Una de estas heroínas de ocasión fue la representante a la Cámara Ángela Robledo. Desde Twitter, inició una andanada contra una “crisis universitaria” de la que se erigía, a la vez, como denunciante y bienhechora.

La congresista montó campaña en Internet, salió aquí y allá y, de un momento a otro, se convirtió en la voz de los infortunios del estudiantado. Todo ello (¿coincidencia?), mientras hacía rodar su nombre como nueva candidata al Senado de la República.

Hasta aquí, normal. Los políticos viven del oportunismo. Pero tanta vehemencia de Robledo para denunciar la “negligencia” del Estado con relación a la Universidad, hace surgir una pregunta obvia: y ella, ¿qué ha hecho como congresista por ayudar a mejorar la educación del país que tanto ama?

Según el proyecto Congreso Visible, de la Universidad de los Andes, que monitorea la labor legislativa, nada. Hecho que se corrobora si se visita el sitio web de la señora Robledo. Hay unos recortes de prensa aquí y allá que hablan de su pasión por la educación, pero ponencias o proyectos de ley para financiar la educación superior ninguna.
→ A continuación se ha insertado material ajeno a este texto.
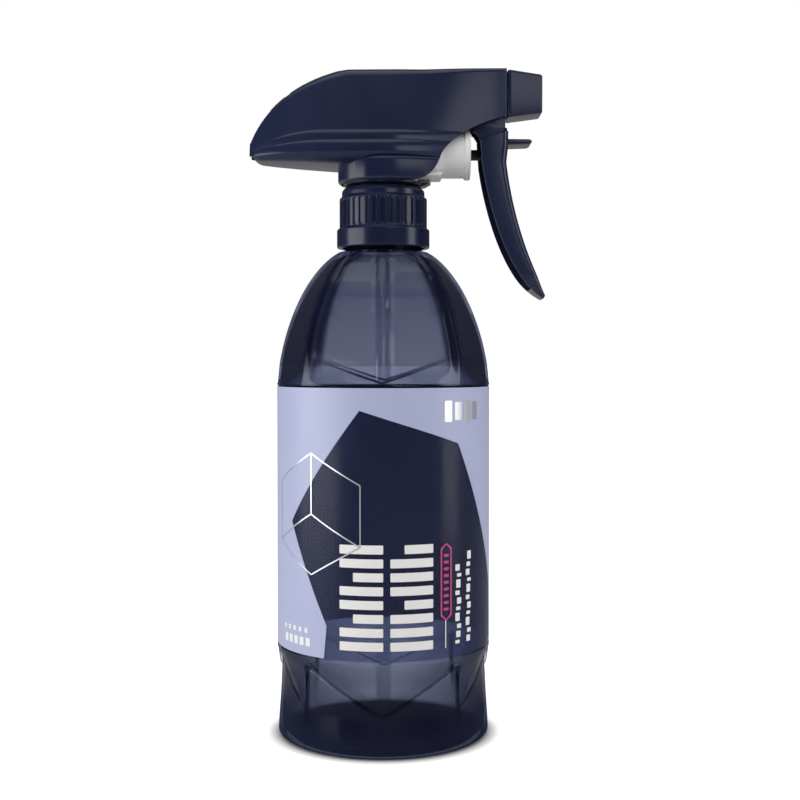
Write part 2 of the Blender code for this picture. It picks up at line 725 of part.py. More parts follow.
def trigger(material):
    """U-shaped lever, open behind, with two ears on the pivot pin and a finger ledge in front."""
    x, _, z = PIVOT
    outer = [lever_ring(*mark) for mark in lever_grip() + lever_head()]
    body = lofted("trigger", outer, material, origin=PIVOT)
    inner = [lever_hollow_ring(*mark) for mark in lever_grip()[1:] + lever_head_hollow()]
    hollow = lofted("trigger_hollow", inner, material)
    ear_outline = [(29.4, 197.9), (40.0, 197.9), (40.0, 205.2), (39.0, 206.6), (36.8, 206.8),
                   (34.2, 204.8), (33.4, 201.6), (29.4, 201.0)]
    ears = extruded("trigger_ears", ear_outline, -EAR_HALF_WIDTH, EAR_HALF_WIDTH, material)
    slot_outline = [(25.0, 194.0), (38.9, 194.0), (38.9, 199.2), (42.0, 199.9), (42.0, 210.0),
                    (25.0, 210.0)]
    slot = extruded("ear_slot", slot_outline, -EAR_GAP_HALF_WIDTH, EAR_GAP_HALF_WIDTH, material)
    eye = turned("trigger_eye", [(0.0, -7.0), (EYE_RADIUS, -7.0), (EYE_RADIUS, 7.0), (0.0, 7.0)],
                 material, axis="Y", centre=(x, 0.0, z), sides=16)
    ledge_outline = [(40.0, 193.9), (47.9, 194.2), (48.9, 194.9), (48.2, 195.7), (40.0, 195.8)]
    ledge = extruded("finger_ledge", ledge_outline, -5.0, 5.0, material)
    combine(body, ears, "UNION")
    combine(body, hollow, "DIFFERENCE")
    combine(body, slot, "DIFFERENCE")
    combine(body, eye, "DIFFERENCE")
    combine(body, ledge, "UNION")
    return body


# ---------------------------------------------------------------- assembly

def group(name, centre, pieces):
    """Hang pieces on an empty that stands on their joint's axis."""
    holder = bpy.data.objects.new(name, None)
    holder.location = Vector(centre) * MM
    bpy.context.scene.collection.objects.link(holder)
    for piece in pieces:
        piece.parent = holder
        piece.location = piece.location - holder.location


def stand_centred():
    """Hang everything on one empty, so that the whole assembly stands centred over the origin."""
    root = bpy.data.objects.new("spray_bottle", None)
    root.location = Vector((AXIS_X, 0.0, 0.0)) * MM
    for made in list(bpy.context.scene.objects):
        if made.parent is None:
            made.parent = root
    bpy.context.scene.collection.objects.link(root)


def main():
    clear_scene()
    navy = plastic("navy_plastic", (0.020, 0.026, 0.060), 0.28)
    glass = plastic("blue_pet", (0.05, 0.065, 0.14), 0.08, alpha=0.55)
    film = plastic("label_film", (0.45, 0.49, 0.68), 0.40)
    white = plastic("white_plastic", (0.82, 0.82, 0.84), 0.45)
    black = plastic("black_plastic", (0.012, 0.012, 0.018), 0.35)
    clear = plastic("clear_plastic", (0.75, 0.78, 0.82), 0.25, alpha=0.6)
    rubber = plastic("seal_rubber", (0.06, 0.06, 0.06), 0.8)
    steel = plastic("spring_steel", (0.60, 0.60, 0.62), 0.25, metallic=1.0)

    group("bottle_group", (0.0, 0.0, 0.0), [bottle(glass), label(film)])
    group("seal_group", (0.0, 0.0, NECK_TOP), [neck_gasket(rubber)])
    group("collar_group", (0.0, 0.0, COLLAR_BOTTOM), [collar(navy)])
    group("head_group", (0.0, 0.0, BOSS_BOTTOM), [
        neck_plug(black), retaining_ring(black), tube_socket(white), dip_tube(clear), pump_body(white),
        pump_cylinder(white), nozzle_base(white), nozzle_seal(rubber), shroud(navy),
        coil("return_spring", 8.1, 19.2, 4.0, 0.4, 6.0, PUMP_Z, steel),
        coil("outlet_spring", 30.0, 34.3, 1.8, 0.28, 4.0, BARREL_Z, steel, 10, 4),
    ])
    group("inlet_group", (0.0, 0.0, 181.75), [inlet_ball(steel)])
    group("piston_group", (19.6, 0.0, PUMP_Z), [piston(black), piston_seal(rubber)])
    group("outlet_group", (25.9, 0.0, BARREL_Z), [outlet_valve(clear)])
    group("nozzle_group", (40.6, 0.0, BARREL_Z), [nozzle_cap(navy)])
    group("trigger_group", PIVOT, [trigger(navy)])
    stand_centred()


main()
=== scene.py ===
"""Looks of the trigger-spray bottle: every visible piece in fine mesh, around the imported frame.

Lengths are in millimetres from the bottle's axis on the table, +X towards the nozzle and -Y the
label's front. They are scaled and moved onto the frame's own axis when a piece is made.
"""
import math

import bmesh
import bpy
import numpy as np
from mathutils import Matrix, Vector


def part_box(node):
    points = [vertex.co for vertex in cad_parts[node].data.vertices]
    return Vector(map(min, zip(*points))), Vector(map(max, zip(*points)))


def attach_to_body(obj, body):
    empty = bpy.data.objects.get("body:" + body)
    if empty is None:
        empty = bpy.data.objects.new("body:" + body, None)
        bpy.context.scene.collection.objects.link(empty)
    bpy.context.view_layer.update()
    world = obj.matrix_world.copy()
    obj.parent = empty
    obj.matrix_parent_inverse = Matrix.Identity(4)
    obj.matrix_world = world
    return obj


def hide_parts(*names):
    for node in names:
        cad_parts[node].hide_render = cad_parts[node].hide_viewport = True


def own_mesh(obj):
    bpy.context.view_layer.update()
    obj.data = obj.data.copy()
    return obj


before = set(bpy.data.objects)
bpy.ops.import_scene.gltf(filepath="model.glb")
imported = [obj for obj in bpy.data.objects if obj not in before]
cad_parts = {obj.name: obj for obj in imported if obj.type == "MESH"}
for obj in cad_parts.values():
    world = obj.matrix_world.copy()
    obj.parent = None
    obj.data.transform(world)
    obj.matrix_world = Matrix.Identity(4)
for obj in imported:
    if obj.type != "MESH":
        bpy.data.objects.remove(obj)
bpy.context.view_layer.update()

MM = 0.001
label_low, label_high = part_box("label")
AXIS = Vector(((label_low.x + label_high.x) / 2.0, 0.0, 0.0))
CENTRE = (0.0, 0.0, 0.0)


def node_box(node):
    """Lowest and highest corner of a CAD node, in millimetres from the bottle's axis."""
    low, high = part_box(node)
    return (low - AXIS) / MM, (high - AXIS) / MM


# ---------------------------------------------------------------- driving dimensions

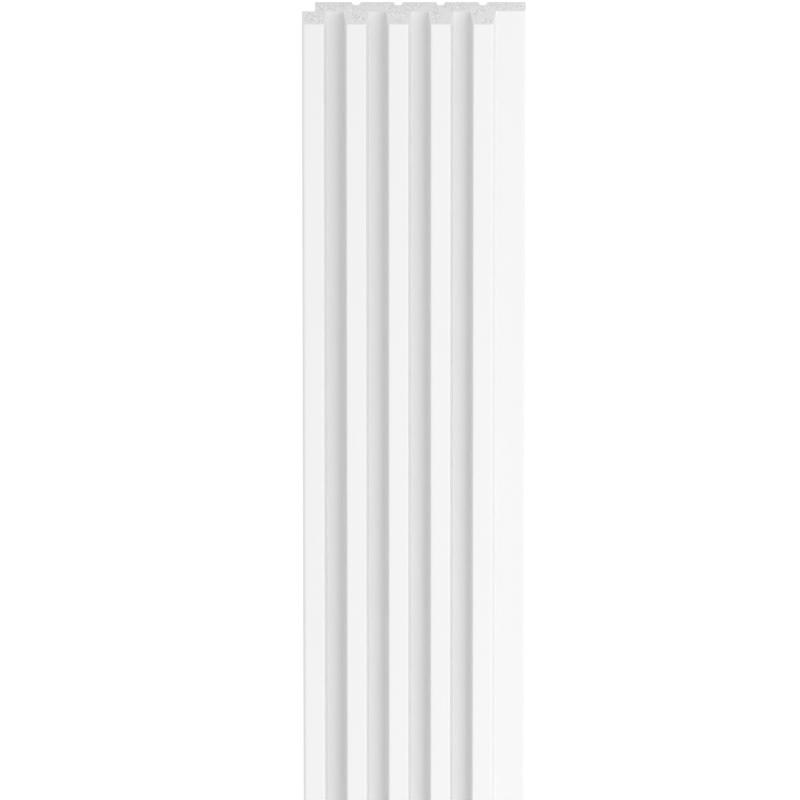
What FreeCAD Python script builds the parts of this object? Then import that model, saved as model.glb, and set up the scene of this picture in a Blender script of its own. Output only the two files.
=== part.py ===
import FreeCAD, Part
import math
import os

# Slatted wall panel, one length of extruded foamed plastic.
# It lies on its back as it would on a floor. X runs across the panel to its tongue, Y runs
# along its length and Z points out of its slatted face. All sizes are in millimetres.

# The stock as it is sold
PANEL_LENGTH = 2650.0
PANEL_THICKNESS = 21.0
PLATE_THICKNESS = 8.9  # from the back to the floor between two slats
SIDE_EDGE_RADIUS = 2.0  # along the square side of the first slat
BACK_EDGE_RADIUS = 0.4

# The slats, whose sides lean in so that the foam leaves the die without tearing
SLAT_COUNT = 5
SLAT_PITCH = 24.4
FIRST_SLAT_CENTRE = 6.8  # from the panel's square side
SLAT_FACE_WIDTH = 11.4
SLAT_FOOT_WIDTH = 14.5
SLAT_EDGE_RADIUS = 0.9
SLAT_FOOT_RADIUS = 0.6

# The lap joint: the tongue of one panel slides under the first slat of the next
TONGUE_REACH = 7.0  # the part of the tongue that the next panel covers
TONGUE_THICKNESS = 8.5
TONGUE_EDGE_RADIUS = 1.0
LAP_CORNER_RADIUS = 0.5
CLEARANCE_ABOVE_TONGUE = 0.2
CLEARANCE_BEFORE_TONGUE = 0.5

# The half-round grooves in the back that take the glue, one behind each slat but the first
GLUE_GROOVE_RADIUS = 2.5
GLUE_GROOVE_CENTRE_DEPTH = 0.5
GLUE_GROOVE_MOUTH_RADIUS = 0.3

COVER_WIDTH = SLAT_COUNT * SLAT_PITCH
PANEL_WIDTH = COVER_WIDTH + TONGUE_REACH
LAP_WIDTH = TONGUE_REACH + CLEARANCE_BEFORE_TONGUE
LAP_HEIGHT = TONGUE_THICKNESS + CLEARANCE_ABOVE_TONGUE


def slat_centre(number):
    """Distance of a slat's middle line from the panel's square side."""
    return FIRST_SLAT_CENTRE + number * SLAT_PITCH


def slat_half_width(height):
    """Half the width of a slat at a height above the back, between its foot and its face."""
    lean = (SLAT_FOOT_WIDTH - SLAT_FACE_WIDTH) / 2 / (PANEL_THICKNESS - PLATE_THICKNESS)
    return SLAT_FACE_WIDTH / 2 + (PANEL_THICKNESS - height) * lean


def glue_groove(centre):
    """Corners of one groove in the back, as distance, height and radius."""
    depth = GLUE_GROOVE_CENTRE_DEPTH + GLUE_GROOVE_RADIUS
    left = centre - GLUE_GROOVE_RADIUS
    right = centre + GLUE_GROOVE_RADIUS
    return [
        (left, 0, GLUE_GROOVE_MOUTH_RADIUS),
        (left, depth, GLUE_GROOVE_RADIUS),
        (right, depth, GLUE_GROOVE_RADIUS),
        (right, 0, GLUE_GROOVE_MOUTH_RADIUS),
    ]


def slat(number):
    """Corners of one slat, from the foot on its tongue side to the foot on the other side."""
    centre = slat_centre(number)
    is_last = number == SLAT_COUNT - 1
    foot_height = TONGUE_THICKNESS if is_last else PLATE_THICKNESS
    face_half = slat_half_width(PANEL_THICKNESS)
    return [
        (centre + slat_half_width(foot_height), foot_height, SLAT_FOOT_RADIUS),
        (centre + face_half, PANEL_THICKNESS, SLAT_EDGE_RADIUS),
        (centre - face_half, PANEL_THICKNESS, SLAT_EDGE_RADIUS),
        (centre - slat_half_width(PLATE_THICKNESS), PLATE_THICKNESS, SLAT_FOOT_RADIUS),
    ]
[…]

¿Y qué ha hecho la legisladora para ayudar con los problemas de infraestructura de la Universidad Nacional? Nada. Al contrario, no le gusta mucho la idea de la estampilla que el rector Mantilla pelea en el Congreso y que le aseguraría recursos para aliviar la situación que heredó de todas las ineficientes administraciones —incluida la de su mentor Mockus— que dejaron caer el campus de Bogotá.

La señora Robledo critica la estampilla —como lo hizo el Polo también en su momento— pero tampoco propone algún mecanismo factible, viable, responsable, creativo o medianamente concreto de financiar la educación superior pública.

Tal vez dirá que su aporte es debatir, que su contribución es su crítica, que su aporte es gritar en medio de la indiferencia, pero habla con tal excitación de educación y se expresa en un tono tan incendiario cuando se refiere a las universidades, que uno esperaría que su labor en el legislativo fuese más propositiva. Pero no, ni una línea en un proyecto de ley, ni un párrafo en alguna ponencia.

Pero sí muchos tuits. Mucho ruido mediático y muchas fotografías. Ya quisiera uno que semejante eficiencia de su oficina de prensa fuera la misma de su equipo legislativo y que se tomara algo de tiempo para preparar un proyecto que resuelva parcialmente los problemas que ella misma señala, o que al menos apoyara los proyectos de otros.

Pero nada. La honorable representante parece estar haciendo la misma carrera de su primo: especialistas en objetar, ignorantes en proponer.

Tener el poder de legislar para reducirlo a la placentera práctica de debatir, es castrarse de la particular capacidad para la que se fue elegido. Y si bien es cierto que uno vota para que sus congresistas defiendan los intereses propios en el legislativo, hay momentos en el que la defensa solo es posible mediante la propuesta creativa.

Tanto en los debates sobre la educación, como en los actuales sobre la salud, no nos podemos acostumbrar a que la gran victoria es ahogar las iniciativas propuestas. De lo contrario, la Ley 30 de 1992 y la Ley 100 de 1993 seguirán haciendo de las suyas por cuenta de la esterilidad de quienes más han denunciado sus perversiones. La crítica no nos puede convertir en cómplices de la perpetuación de lo que criticamos.

Pero el heroísmo vacío hace carrera. Y su proliferación no deja de recordarnos esa amarga sentencia de Rivera en La Vorágine que parece describir el sino trágico del objetor colombiano: “¡Sólo fuimos los héroes de lo mediocre!”.